[dm-devel] Question about iscsi session block

Wed Feb 16 01:28:12 UTC 2022

On Wed, Feb 16, 2022 at 12:31 AM Mike Christie
<michael.christie at oracle.com> wrote:
>
> On 2/15/22 9:49 AM, Zhengyuan Liu wrote:
> > Hi, all
> >
> > We have an online server which uses multipath + iscsi to attach storage
> > from Storage Server. There are two NICs on the server and for each it
> > carries about 20 iscsi sessions and for each session it includes about 50
> >  iscsi devices (yes, there are totally about 2*20*50=2000 iscsi block devices
> >  on the server). The problem is: once a NIC gets faulted, it will take too long
> > (nearly 80s) for multipath to switch to another good NIC link, because it
> > needs to block all iscsi devices over that faulted NIC firstly. The callstack is
> >  shown below:
> >
> >     void iscsi_block_session(struct iscsi_cls_session *session)
> >     {
> >         queue_work(iscsi_eh_timer_workq, &session->block_work);
> >     }
> >
> >  __iscsi_block_session() -> scsi_target_block() -> target_block() ->
> >   device_block() ->  scsi_internal_device_block() -> scsi_stop_queue() ->
> >  blk_mq_quiesce_queue()>synchronize_rcu()
> >
> > For all sessions and all devices, it was processed sequentially, and we have
> > traced that for each synchronize_rcu() call it takes about 80ms, so
> > the total cost
> > is about 80s (80ms * 20 * 50).

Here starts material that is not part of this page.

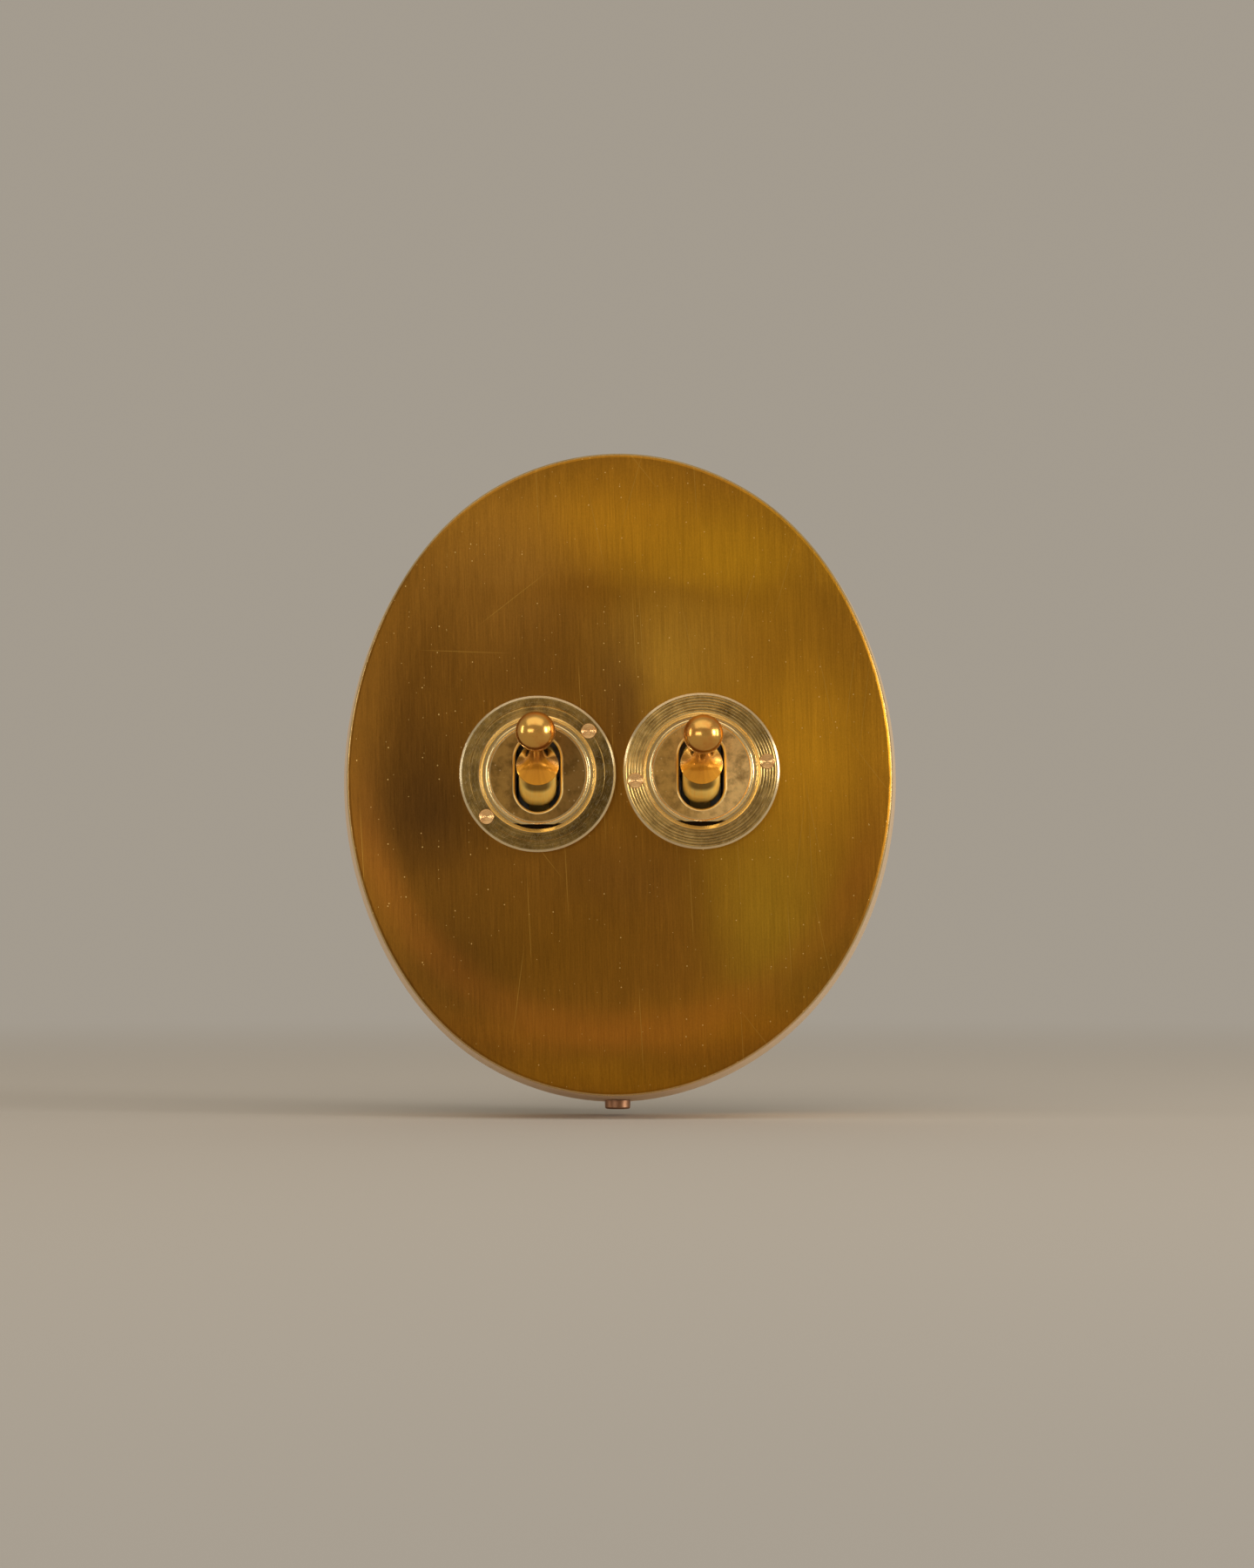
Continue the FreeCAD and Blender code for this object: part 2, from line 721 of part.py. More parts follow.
def terminal_hole():
    """The wire hole through a terminal, from the back."""
    return cylinder(wire_hole_radius, body_end, V(0, -body_end - overrun, wire_hole_place), V(0, 1, 0))


def terminal_body(front_y):
    """A terminal block that points up, with its wire hole and screw hole."""
    half = terminal_width / 2
    body = block(-half, half, front_y, -base_back - base_floor, terminal_inner, terminal_outer)
    middle_y = -(body_end + base_back + base_floor) / 2
    screw = cylinder(terminal_screw_radius, terminal_outer, V(0, middle_y, wire_hole_place), UP)
    return body.cut([terminal_hole(), screw])


def throw_terminal(tilt):
    """A fixed contact with its terminal block, for the rocker end that points up."""
    body = terminal_body(-body_end + seat_gap)
    half = finger_width / 2
    top = contact_stop(tilt)
    finger = block(-half, half, top, -body_end + seat_gap, terminal_inner, terminal_inner + finger_depth)
    return body.fuse(finger).removeSplitter()


def common_terminal():
    """The common terminal with the two posts that carry the rocker."""
    front_y = -body_end + seat_gap
    body = terminal_body(front_y)
    body.rotate(V(0, 0, 0), V(0, 1, 0), 90)
    outer = post_inner + post_thickness
    strip_end = terminal_inner + post_strip_root
    strip = block(-outer, strip_end, front_y, front_y + post_strip, -post_half, post_half)
    pieces = [strip]
    for sign in (-1, 1):
        x0, x1 = sorted((sign * post_inner, sign * outer))
        pieces.append(block(x0, x1, rocker_y - post_above_trunnion, front_y, -post_half, post_half))
    bracket = body.fuse(pieces).removeSplitter()
    bearing = trunnion_radius + running_clearance
    reach = outer + overrun
    return bracket.cut(cylinder(bearing, 2 * reach, V(-reach, rocker_y, 0), ACROSS))


def terminal_screws():
    """The three terminal screws of a switch."""
    middle_y = -(body_end + base_back + base_floor) / 2
    start = wire_hole_place + wire_hole_radius - terminal_screw_bite
    top = terminal_outer + terminal_screw_proud
    floor = top - terminal_screw_slot_depth
    half = terminal_screw_slot / 2
    reach = terminal_screw_radius + overrun
    screws = []
    for angle in terminal_angles:
        screw = cylinder(terminal_screw_radius, top - start, V(0, middle_y, start), UP)
        slot = block(-reach, reach, middle_y - half, middle_y + half, floor, top + overrun)
        screw = screw.cut(slot)
        screw.rotate(V(0, 0, 0), V(0, 1, 0), angle)
        screws.append(screw)
    return Part.makeCompound(screws)


def base_screw_places():
    """The two places of the screws that hold the contact base."""
    angle = math.radians(base_screw_angle)
    x = base_screw_circle * math.cos(angle)
    z = base_screw_circle * math.sin(angle)
    return [V(x, 0, z), V(-x, 0, -z)]


def switch_body(side):
    """The moulded body: flange behind the cover, barrel through it, and the lever's chamber."""
    flange_end = cover_back_y + body_flange_thickness
    nose_y = cap_face_y + cap_plate + seat_gap
    points = [(0, nose_y), (body_nose_radius, nose_y), (body_nose_radius, face_y), (body_radius, face_y)]
    points += [(body_radius, cover_back_y), (body_flange_radius, cover_back_y)]
    points += [(body_flange_radius, flange_end), (body_radius, flange_end), (body_radius, -body_end)]
    points.append((0, -body_end))
    body = turned(points)
    half_x = cavity_width / 2
    half_z = cavity_length / 2
    back = overrun - body_end
    chamber = block(-half_x, half_x, face_y, back, -half_z, half_z)
    mouth = block(-half_x, half_x, nose_y - overrun, face_y, -body_radius, body_radius)
    reach = body_radius + overrun
    tools = [chamber, mouth, cylinder(pin_radius, 2 * reach, V(-reach, pivot_y, 0), ACROSS)]
    for place in rivet_places(side):
        start = place + V(0, cover_back_y - overrun, 0)
        tools.append(cylinder(rivet_radius, body_flange_thickness + 2 * overrun, start, V(0, 1, 0)))
    for place in base_screw_places():
        tools.append(cylinder(base_screw_radius, base_screw_length, place + V(0, back, 0), FRONT))
    return body.cut(tools)


def contact_base():
    """The moulded base that closes the body and holds the terminals."""
    base = cylinder(body_radius, body_end - base_back, V(0, -base_back, 0), FRONT)
    half = terminal_width / 2 + pocket_clearance
    floor_y = -base_back - base_floor
    front = -body_end - overrun
    inner = terminal_inner - pocket_clearance
    tools = []
    for angle in terminal_angles:
        pocket = block(-half, half, front, floor_y, inner, body_radius + overrun)
        pocket = pocket.fuse(terminal_hole())
        pocket.rotate(V(0, 0, 0), V(0, 1, 0), angle)
        tools.append(pocket)
    outer = post_inner + post_thickness + pocket_clearance
    side_gap = post_half + pocket_clearance
    strip_y = -body_end + seat_gap + post_strip
    tools.append(block(-outer, terminal_inner + post_strip_root, front, strip_y, -side_gap, side_gap))
    sink = base_screw_head_radius - base_screw_radius
    for place in base_screw_places():
        back = place + V(0, -base_back, 0)
        tools.append(cylinder(base_screw_radius + seat_gap, body_end, back, FRONT))
        tools.append(Part.makeCone(base_screw_head_radius, base_screw_radius, sink, back, FRONT))
    return base.cut(tools)


def base_screws():
    """The two screws that hold the contact base to the body."""
    sink = base_screw_head_radius - base_screw_radius
    reach = base_screw_head_radius + overrun
    half = base_screw_slot / 2
    floor = -base_back - base_screw_slot_depth
    screws = []
    for place in base_screw_places():
        back = place + V(0, -base_back, 0)
        head = Part.makeCone(base_screw_head_radius, base_screw_radius, sink, back, FRONT)
        shank = cylinder(base_screw_radius, base_screw_length + base_back, back, FRONT)
        x, z = place.x, place.z
        slot = block(x - reach, x + reach, floor, overrun - base_back, z - half, z + half)
        screws.append(head.fuse(shank).cut(slot))
    return Part.makeCompound(screws)


def write(name, shape):
    """Writes one node's solids."""
    shape.exportStep("parts/" + name + ".step")
    volumes = ", ".join("%.1f" % solid.Volume for solid in shape.Solids)
    print(name, "valid" if shape.isValid() else "NOT VALID", volumes)


def write_switch(side):
    """Builds the pieces of one switch and writes them at their place."""
    upper = throw_terminal(lever_down_tilt)
    lower = throw_terminal(lever_up_tilt[side])
    lower.rotate(V(0, 0, 0), V(0, 1, 0), 180)
    pieces = {
        "bezel_ring": bezel_ring(side),
        "bezel_rivets": bezel_rivets(side),
        "dial_cap": dial_cap(),
        "lever": lever(side),
        "pivot_pin": pivot_pin(),
        "plunger": plunger(side),
        "plunger_spring": plunger_spring(side),
        "rocker": rocker(side),
        "switch_body": switch_body(side),
        "contact_base": contact_base(),
        "base_screws": base_screws(),
        "upper_terminal": upper,
        "lower_terminal": lower,
        "common_terminal": common_terminal(),
        "terminal_screws": terminal_screws(),
    }
    for name, shape in pieces.items():
        shape.translate(switch_centre(side))
        write(side + "_" + name, shape)


write("cover", cover())
write("back_plate", back_plate())
write("cover_screw", cover_screw())
write("earth_pillar", earth_pillar())
write("earth_screw", earth_screw())
for switch_side in ("left", "right"):
    write_switch(switch_side)
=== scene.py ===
"""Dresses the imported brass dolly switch: finishes, studio and camera.

Sizes of the switch are in millimetres, angles in degrees, and the studio is in metres. A Span holds two
readings of one number: where something isn't there yet, and where it is fully there.
"""

import logging
import math
from collections.abc import Iterable
from dataclasses import dataclass
from enum import Enum
from functools import reduce

import bmesh
import bpy
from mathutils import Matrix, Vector


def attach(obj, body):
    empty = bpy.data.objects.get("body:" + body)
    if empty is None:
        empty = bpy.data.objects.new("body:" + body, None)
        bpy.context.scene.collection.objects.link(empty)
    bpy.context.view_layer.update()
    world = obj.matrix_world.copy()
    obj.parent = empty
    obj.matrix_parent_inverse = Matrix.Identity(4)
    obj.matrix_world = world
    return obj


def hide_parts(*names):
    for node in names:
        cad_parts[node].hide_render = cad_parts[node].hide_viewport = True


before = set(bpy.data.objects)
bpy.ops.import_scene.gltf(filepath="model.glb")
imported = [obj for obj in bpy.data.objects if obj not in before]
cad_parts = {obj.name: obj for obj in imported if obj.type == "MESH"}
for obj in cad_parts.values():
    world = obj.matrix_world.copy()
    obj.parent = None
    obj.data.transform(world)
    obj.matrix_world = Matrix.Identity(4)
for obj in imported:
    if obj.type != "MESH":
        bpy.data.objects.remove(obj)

LOG = logging.getLogger("dolly_switch")
MM = 0.001
MM_IN_METRE = 1000
TINY = 0.01
SHARP_ANGLE = 28

Number = float | int
Colour = tuple[float, float, float]
Place = tuple[float, float, float]
Spot = tuple[float, float]
Span = tuple[float, float]


class Side(Enum):
    """The two switches, seen from the room."""

    LEFT = "left"
    RIGHT = "right"


def linear(red: Number, green: Number, blue: Number) -> Colour:
    """The linear colour that shaders use, for a colour as a screen shows it, from 0 to 255."""
    shares = [part / 255 for part in (red, green, blue)]
    return tuple(share / 12.92 if share <= 0.04045 else ((share + 0.055) / 1.055) ** 2.4 for share in shares)


class Value:
    """A number in a shader, with sums and products written as Python expressions."""

    def __init__(self, painter: "Painter", socket: bpy.types.NodeSocket) -> None:
        """Wraps a socket of a painter's material."""
        self.painter = painter
        self.socket = socket

    def _join(self, operation: str, first: object, second: object) -> "Value":
        """Adds a Math node on two operands."""
        node = self.painter.node("ShaderNodeMath", {"operation": operation}, {0: first, 1: second})
        return Value(self.painter, node.outputs[0])

    def __add__(self, other: "Value | Number") -> "Value":
        """Sum."""
        return self._join("ADD", self, other)

    def __radd__(self, other: Number) -> "Value":
        """Sum with a plain number on the left."""
        return self._join("ADD", other, self)

    def __sub__(self, other: "Value | Number") -> "Value":
        """Difference."""
        return self._join("SUBTRACT", self, other)

    def __rsub__(self, other: Number) -> "Value":
        """Difference from a plain number."""
        return self._join("SUBTRACT", other, self)

    def __mul__(self, other: "Value | Number") -> "Value":
        """Product."""
        return self._join("MULTIPLY", self, other)

    def __rmul__(self, other: Number) -> "Value":
        """Product with a plain number on the left."""
        return self._join("MULTIPLY", other, self)

    def __truediv__(self, other: "Value | Number") -> "Value":
        """Quotient."""
        return self._join("DIVIDE", self, other)

    def larger(self, other: "Value | Number") -> "Value":
        """The larger of two numbers."""
        return self._join("MAXIMUM", self, other)

    def smaller(self, other: "Value | Number") -> "Value":
        """The smaller of two numbers."""
        return self._join("MINIMUM", self, other)

    def root(self) -> "Value":
        """Square root."""
        return self._join("POWER", self, 0.5)

    def fade(self, start: Number, end: Number) -> "Value":
        """Goes smoothly from 0 at start to 1 at end, and start may be the larger.

        Args:
            start: Where the result is 0.
            end: Where the result is 1.

        Returns:
            The faded number, from 0 to 1.
        """
        low, high = (start, end) if start < end else (end, start)
        settings = {"interpolation_type": "SMOOTHSTEP", "clamp": True}
        node = self.painter.node("ShaderNodeMapRange", settings, {0: self, 1: low, 2: high})
        risen = Value(self.painter, node.outputs[0])
        return risen if start < end else 1 - risen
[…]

It's so long that the application can't
> > tolerate and
> > may interrupt service.
> >
> > So my question is that can we optimize the procedure to reduce the time cost on
> > blocking all iscsi devices?  I'm not sure if it is a good idea to increase the
> > workqueue's max_active of iscsi_eh_timer_workq to improve concurrency.
>
> We need a patch, so the unblock call waits/cancels/flushes the block call or
> they could be running in parallel.
>
> I'll send a patchset later today so you can test it.

I'm glad to test once you push the patchset.

Thank you, Mike.